Radical and innovative change will require a dramatic shift in the overall framework for aid and economic development. It also requires moving beyond the territorial classification of the Oslo accords (Areas A, B and C). Palestinians should not be pleading with the Israeli authorities to allow the donor community and international investors to invest in Area C, which comprises 61% of the West Bank. Instead their efforts should be geared towards resisting the territorial fragmentation that Oslo created and the Israeli military occupation has further entrenched. The need is to confront the occupying power rather than obligingly following its rules: to change not merely the rules of the game, but the game itself.

A new narrative is emerging which presents Kerry’s billions as an investment, not as aid. Those who have devised the PEI want to market it to governments, donors, multinational corporations, Israel and the public as an innovative plan. Indeed Tony Blair, the Quartet’s representative, stated naively that ‘this is the first time in history that such a fresh, comprehensive, innovative and broad approach has been taken’.

All this is problematic for several reasons. First, it is astonishing that the PA leadership are still dependent on the US and keen to maintain its exclusive sponsorship of the peace process. PA leaders even believe in the myth that the US is interested in pressuring Israel as a way to fulfil Palestinian demands. Second, the PA’s prioritization of the needs of the international community, as opposed to the needs of the Palestinian people, has not only eroded the PA’s legitimacy at home, but brought about the failure of the PA on all fronts. Twenty years on from the Oslo accords, it is failing to bring Palestinians closer to their national goals; in fact, just the opposite. Also, despite the $24.6 billion of international aid received over the last two decades, aid has not brought peace, development or security – let alone justice – for the Palestinian people.

Third, the PEI is not designed to address the imbalances of power between the colonizer and colonized, but instead relies on the goodwill and co-operation of Israel. Thus it is Israel that will decide whether or not to give the green light to the PEI. The historical evidence suggests it will ease some restrictions and allow additional major economic activities in the occupied territories, but will never jeopardize its ‘strategic goals’. What remains clear is that dependency on the colonial occupying power to develop an independent, viable, and prosperous Palestinian economy is surreal.

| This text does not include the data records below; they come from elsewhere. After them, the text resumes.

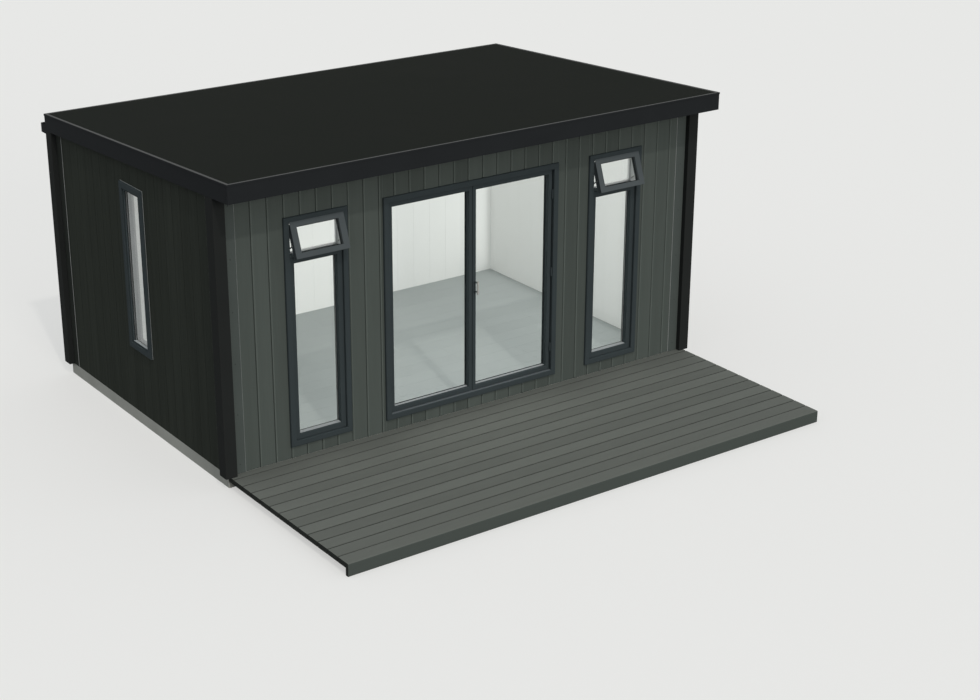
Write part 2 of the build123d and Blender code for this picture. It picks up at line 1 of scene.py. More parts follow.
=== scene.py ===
# %% [markdown]
# # A garden office pod
# This lesson finishes a small garden building: one insulated room under a low roof, with glazed
# double doors, tall windows and a boarded deck. The frame that is loaded first holds the exact
# sizes of every part, so nothing here is measured by eye: each board, seal and screw takes its
# place from that frame. All lengths are metres, +Z is up and the front looks along -Y.

# %% Load the frame
import random
from math import ceil, cos, pi, radians, sin

import bmesh
import bpy
from mathutils import Matrix, Vector


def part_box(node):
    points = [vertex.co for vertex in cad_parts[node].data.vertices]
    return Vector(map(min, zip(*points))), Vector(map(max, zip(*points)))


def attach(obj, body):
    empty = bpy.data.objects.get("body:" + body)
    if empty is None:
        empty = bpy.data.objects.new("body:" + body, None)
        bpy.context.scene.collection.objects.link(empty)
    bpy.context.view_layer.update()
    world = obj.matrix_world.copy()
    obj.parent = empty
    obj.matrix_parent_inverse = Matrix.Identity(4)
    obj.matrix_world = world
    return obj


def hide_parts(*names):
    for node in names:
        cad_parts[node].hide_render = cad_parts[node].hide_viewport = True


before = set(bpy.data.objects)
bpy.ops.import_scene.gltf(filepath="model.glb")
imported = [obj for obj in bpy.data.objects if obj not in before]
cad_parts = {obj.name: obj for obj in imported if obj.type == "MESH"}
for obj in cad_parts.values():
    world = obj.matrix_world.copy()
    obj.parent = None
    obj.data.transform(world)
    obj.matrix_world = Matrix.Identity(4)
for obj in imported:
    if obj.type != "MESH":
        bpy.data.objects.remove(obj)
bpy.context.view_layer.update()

scene = bpy.context.scene
scene.view_settings.view_transform = "Standard"


def add_object(name, data):
    """A new object in the scene, from its mesh, its lamp or its camera."""
    made = bpy.data.objects.new(name, data)
    scene.collection.objects.link(made)
    return made


# %% [markdown]
# ## The camera
# The building is looked at from well in front of its left corner and from above the roof's edge,
# as from a first-floor window across a lawn. A camera can be aimed by Euler angles, but here the
# three turns are written as matrices, in the order heading, tilt and roll, so that each one keeps
# its plain meaning. A lens of nearly 70 mm keeps the upright lines almost parallel.

# %% Camera
CAMERA_PLACE = Vector((-8.862, -13.918, 6.783))
CAMERA_LENS = 68.68
CAMERA_HEADING = radians(36.13)  # from straight ahead towards the right
CAMERA_TILT = radians(21.90)  # below the horizon
CAMERA_ROLL = radians(0.334)

camera = add_object("camera", bpy.data.cameras.new("camera"))
heading = Matrix.Rotation(-CAMERA_HEADING, 4, "Z")
tilt = Matrix.Rotation(pi / 2 - CAMERA_TILT, 4, "X")
roll = Matrix.Rotation(CAMERA_ROLL, 4, "Z")
camera.matrix_world = Matrix.Translation(CAMERA_PLACE) @ heading @ tilt @ roll
camera.data.lens = CAMERA_LENS
camera.data.sensor_width = 36.0
camera.data.clip_end = 200.0
scene.camera = camera
print("camera looks at the building from", round(CAMERA_PLACE.length, 1), "m")

# %% [markdown]
# ## What the frame says
# Most sizes are the corners of one part's box. Where one part holds several loose solids, such as
# the two front windows, `solid_boxes` joins the corners that lie together, follows the edges from
# corner to corner, and gives one box for each solid, sorted from left to right.

# %% Boxes of loose solids
SAME_POINT = 1e-5


def solid_boxes(node):
    """(lowest corner, highest corner) of each loose solid of a part, from left to right."""
    bm = bmesh.new()
    bm.from_mesh(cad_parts[node].data)
    bmesh.ops.remove_doubles(bm, verts=bm.verts[:], dist=SAME_POINT)
    left, boxes = set(bm.verts), []
    while left:
        group, queue = set(), [left.pop()]
        while queue:
            vert = queue.pop()
            group.add(vert)
            for edge in vert.link_edges:
                other = edge.other_vert(vert)
                if other in left:
                    left.remove(other)
                    queue.append(other)
        places = [vert.co for vert in group]
        boxes.append([Vector([pick(axis) for axis in zip(*places)]) for pick in (min, max)])
    bm.free()
    return sorted(boxes, key=lambda pair: (round(pair[0].x, 3), round(pair[0].y, 3), pair[0].z))


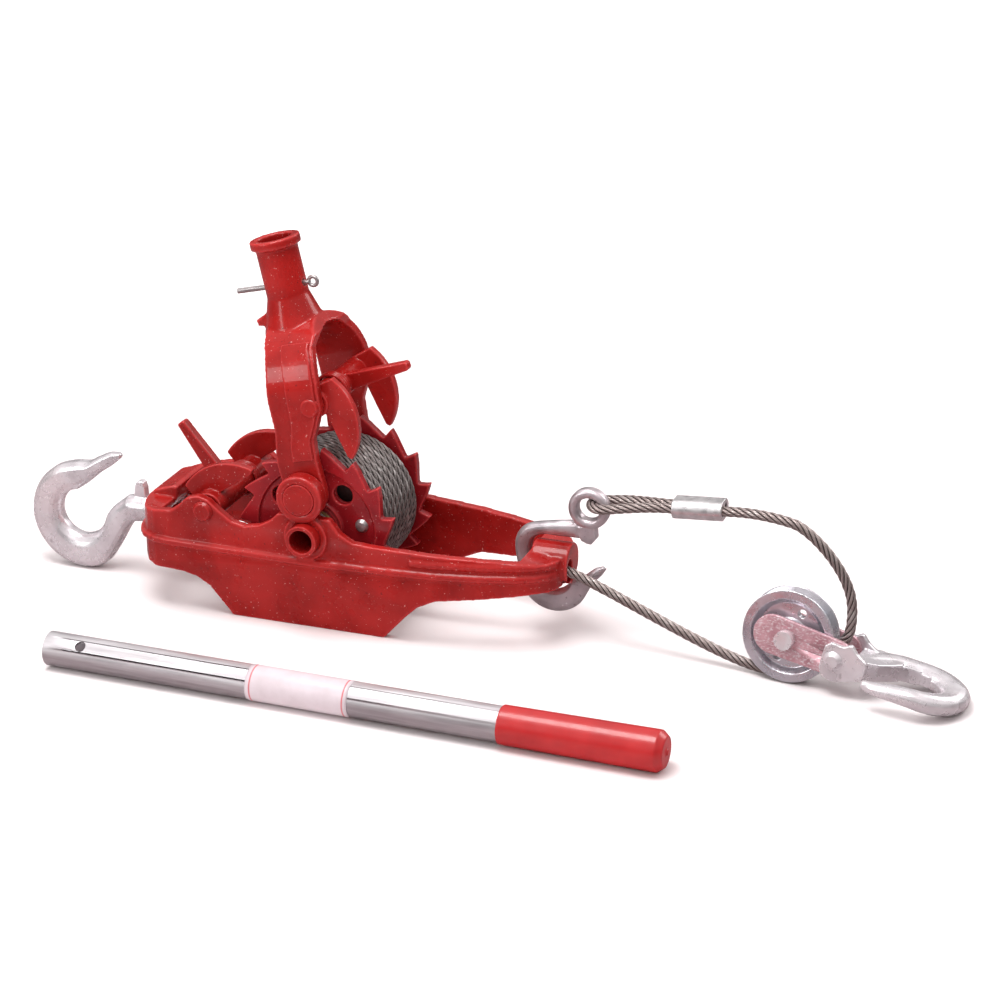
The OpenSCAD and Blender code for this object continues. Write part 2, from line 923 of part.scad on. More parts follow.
// Cheek plate: a long rounded strip that runs from behind the pin to the rivet.
module block_plate() {
    plate_r = 15.5;
    tail_u = 10.5;
    reach = norm([rivet_du + tail_u, rivet_dw + 1]);
    translate([-tail_u, 0, 1])
        rotate([0, atan2(rivet_dw + 1, rivet_du + tail_u), 0])
            difference() {
                rotate([90, 0, 0]) {
                    cylinder(r = plate_r, h = 3.4);
                    translate([reach, 0, 0])
                        cylinder(r = plate_r - 1, h = 3.4);
                    linear_extrude(3.4)
                        polygon([[0, plate_r], [reach, plate_r - 1], [reach, 1 - plate_r], [0, -plate_r]]);
                }
                translate([reach, 0, 0])
                    rod_y(rivet_r + fit, 30);
                rotate([0, -atan2(rivet_dw + 1, rivet_du + tail_u), 0])
                    translate([tail_u, 0, -1])
                        rod_y(6.02, 30);
            }
}

module block_plate_near() {
    color(zinc)
    block_axes()
        translate([0, -8.5, 0])
            block_plate();
}

module block_plate_far() {
    color(zinc)
    block_axes()
        mirror([0, 1, 0])
            translate([0, -8.5, 0])
                block_plate();
}

module hook_rivet() {
    color(zinc)
    block_axes()
        translate([rivet_du, 0, -rivet_dw]) {
            rod_y(rivet_r, 36);
            both_sides()
                translate([0, -20.8, 0])
                    rotate([-90, 0, 0])
                        cylinder(r1 = 4.5, r2 = 7.4, h = 3.2);
        }
}

// The block's hook lies nearly flat: X along the pull from the rivet, Y across, Z its thickness.
bowl_s = 66;                          // centre of the bowl's outside
throat_s = 64;                        // centre of its throat
throat_v = -3.5;
module block_hook() {
    ear_in = 12.1;
    ear_out = 17.3;
    color(zinc)
    block_axes()
        translate([rivet_du, 0, -rivet_dw])
            rotate([0, hook_pitch, 0])
                difference() {
                    union() {
                        both_sides()
                            translate([0, (ear_in - ear_out) / 2 - ear_in, 0])
                                across(ear_out - ear_in)
                                    polygon([[-9, -9], [-6, -14], [3, -16.5], [10, -14], [26, -7.5],
                                             [26, 7.5], [16, 12], [10, 16], [5, 13], [-5, 13], [-9, 9]]);
                        translate([0, 0, -block_hook_t / 2])
                            linear_extrude(block_hook_t)
                                difference() {
                                    union() {
                                        translate([bowl_s, 0])
                                            circle(r = 36.5, $fn = 96);
                                        polygon([[18, -17.3], [24, -12], [34, 0], [bowl_s, 5], [bowl_s, 36.5],
                                                 [50, 36], [34, 35.5], [24, 30], [18, 17.3]]);
                                        polygon([[66, -36.5], [44, -34.5], [33, -31.5], [29.5, -28.5],
                                                 [30, -24.5], [34, -22.5], [50, -20.5], [66, -20]]);
                                    }
                                    // gap between the point and the shank
                                    polygon([[10, -23], [29, -23.5], [40, -22], [52, -20.6], [62, -20.6],
                                             [62, 12], [50, 9.5], [42, 6], [30, -6], [22, -16], [10, -20]]);
                                }
                    }
                    translate([throat_s, throat_v, 0])
                        cylinder(r = throat_r, h = 40, center = true);
                    rod_y(rivet_r + run, 60);
                    // room for the sheave, its plates and the rope between the ears
                    translate([-20, -ear_in, -30])
                        cube([38, 2 * ear_in, 60]);
                }
}

// ---------- handle ----------

grip_r = 15.5;
module handle_axes() {
    translate([-162, handle_y, tube_r + 0.2])
        rotate([0, -0.25, -1.42])
            children();
}

module handle_tube() {
    color([0.82, 0.8, 0.82])
    handle_axes()
        difference() {
            rod_x(tube_r, 0, handle_len - 6);
            rod_x(tube_r - tube_wall, -1, handle_len);
            translate([31, 0, 0])
                rotate([-49, 0, 0])
                    rod_y(4.2, 60);
        }
}

module handle_grip() {
    color([0.8, 0.08, 0.08])
    handle_axes()
        difference() {
            union() {
                translate([handle_len - grip_len, 0, 0])
                    rotate([0, 90, 0])
                        cylinder(r1 = 14.6, r2 = grip_r, h = grip_len - 5);
                translate([handle_len - 5, 0, 0])
                    rotate([0, 90, 0])
                        cylinder(r1 = grip_r, r2 = 11.5, h = 5);
                rod_x(2.2, handle_len - 1, handle_len + 1.5);
            }
            rod_x(tube_r + 0.02, handle_len - grip_len - 1, handle_len - 5.9);
        }
}

module handle_label() {
    color([0.95, 0.9, 0.9])
    handle_axes()
        difference() {
            rod_x(tube_r + 0.25, 170, 252);
            rod_x(tube_r + 0.02, 169, 253);
        }
}

frame();
drum_axle();
axle_spacers();
lever_pivot_pins();
holding_pawl_pin();
rear_hook();
rear_hook_washer();
rear_hook_nut();
rear_hook_cotter();
drum_core();
drum_bushes();
ratchet_wheel_near();
ratchet_wheel_far();
wheel_rivets();
rope_winding();
rope_clamp_screw();
holding_pawl();
holding_pawl_spring();
lever();
drive_pawl_pin();
drive_pawl();
drive_pawl_spring();
drive_pawl_set_screw();
lever_cotter_pin();
rope_line();
ferrule();
anchor_hook();
sheave();
sheave_bush();
sheave_pin();
block_plate_near();
block_plate_far();
hook_rivet();
block_hook();
handle_tube();
handle_grip();
handle_label();
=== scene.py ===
"""Visual model of the come-along winch: cast and forged parts softened from the CAD frame,
wire rope laid from six strands, hooks built as forgings, and procedural materials."""

import bpy
import json
import math
import numpy as np
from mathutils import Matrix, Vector


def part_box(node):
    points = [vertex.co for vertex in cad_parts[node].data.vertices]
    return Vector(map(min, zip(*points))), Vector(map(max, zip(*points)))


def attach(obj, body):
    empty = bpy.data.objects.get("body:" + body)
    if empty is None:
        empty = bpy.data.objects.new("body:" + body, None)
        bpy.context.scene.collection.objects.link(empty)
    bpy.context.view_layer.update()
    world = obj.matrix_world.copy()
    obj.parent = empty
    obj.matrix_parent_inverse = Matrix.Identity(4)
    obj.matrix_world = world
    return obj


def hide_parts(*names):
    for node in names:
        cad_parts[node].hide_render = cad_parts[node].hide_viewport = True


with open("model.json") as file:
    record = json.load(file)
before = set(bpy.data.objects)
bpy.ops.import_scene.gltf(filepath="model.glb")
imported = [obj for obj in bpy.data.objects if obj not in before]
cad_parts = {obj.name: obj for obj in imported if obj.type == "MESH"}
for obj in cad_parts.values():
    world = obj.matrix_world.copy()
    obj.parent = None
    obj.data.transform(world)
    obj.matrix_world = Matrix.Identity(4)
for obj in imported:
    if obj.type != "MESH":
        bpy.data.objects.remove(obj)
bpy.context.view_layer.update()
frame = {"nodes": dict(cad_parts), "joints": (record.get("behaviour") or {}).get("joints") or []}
nodes = frame["nodes"]
joints = {j["name"]: j for j in frame["joints"]}
MM = 0.001


# ---------- materials ----------

class Graph:
    """Small helpers for wiring a node tree."""

    def __init__(self, tree):
        self.tree = tree

    def node(self, kind, **values):
        made = self.tree.nodes.new(kind)
        for key, value in values.items():
            setattr(made, key, value)
        return made

    def link(self, source, target):
        self.tree.links.new(source, target)

    def ramp(self, source, *stops):
        """A colour ramp from (position, value) stops; a value is a grey level or a colour."""
        made = self.node("ShaderNodeValToRGB")
        elements = made.color_ramp.elements
        while len(elements) < len(stops):
            elements.new(0.5)
        for element, (position, value) in zip(elements, stops):
            element.position = position
            colour = (value, value, value) if isinstance(value, (int, float)) else value
            element.color = (*colour, 1.0)
        self.link(source, made.inputs["Fac"])
        return made.outputs["Color"]

    def mix(self, a, b, factor):
        """Colour a turning into colour b as the factor rises."""
        made = self.node("ShaderNodeMix", data_type="RGBA")
        for socket, value in (("Factor", factor), ("A", a), ("B", b)):
            target = [i for i in made.inputs if i.name == socket and i.enabled][0]
            if isinstance(value, bpy.types.NodeSocket):
                self.link(value, target)
            elif isinstance(value, tuple):
                target.default_value = (*value, 1.0)
            else:
                target.default_value = value
        return [o for o in made.outputs if o.enabled][0]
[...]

Finally, while the US dominates the peace industry and its economic dimension, the European Union (EU) is also keen to play a part. However, the EU’s potential contribution is fraught with contradictions. It has failed to become a major peace broker, despite the leverage of its aid to the Palestinians and its preferential trade relations with Israel. On one hand, it has issued guidelines banning funding for projects in Israeli settlements in the occupied territories, but on the other hand it has upgraded its trade relations with Israel. It announced recently that a generous aid package would be offered to both Palestinians and Israelis if they reach a peace agreement. It would also upgrade both parties to privileged-partner status. The sticks-and-carrots game played by the EU reinforces the conventional wisdom in the occupied territories that the ‘the US decides, the World Bank leads, the EU pays, the UN feeds’.

John Kerry has called his plan ‘a new model for development’. Tony Blair has claimed it is unique in history. However, I am afraid that the plan (and the whole development industry in the occupied territories) will remain like teenage sex – everybody claims they are doing it, but most people aren’t, and those that are, are doing it very badly.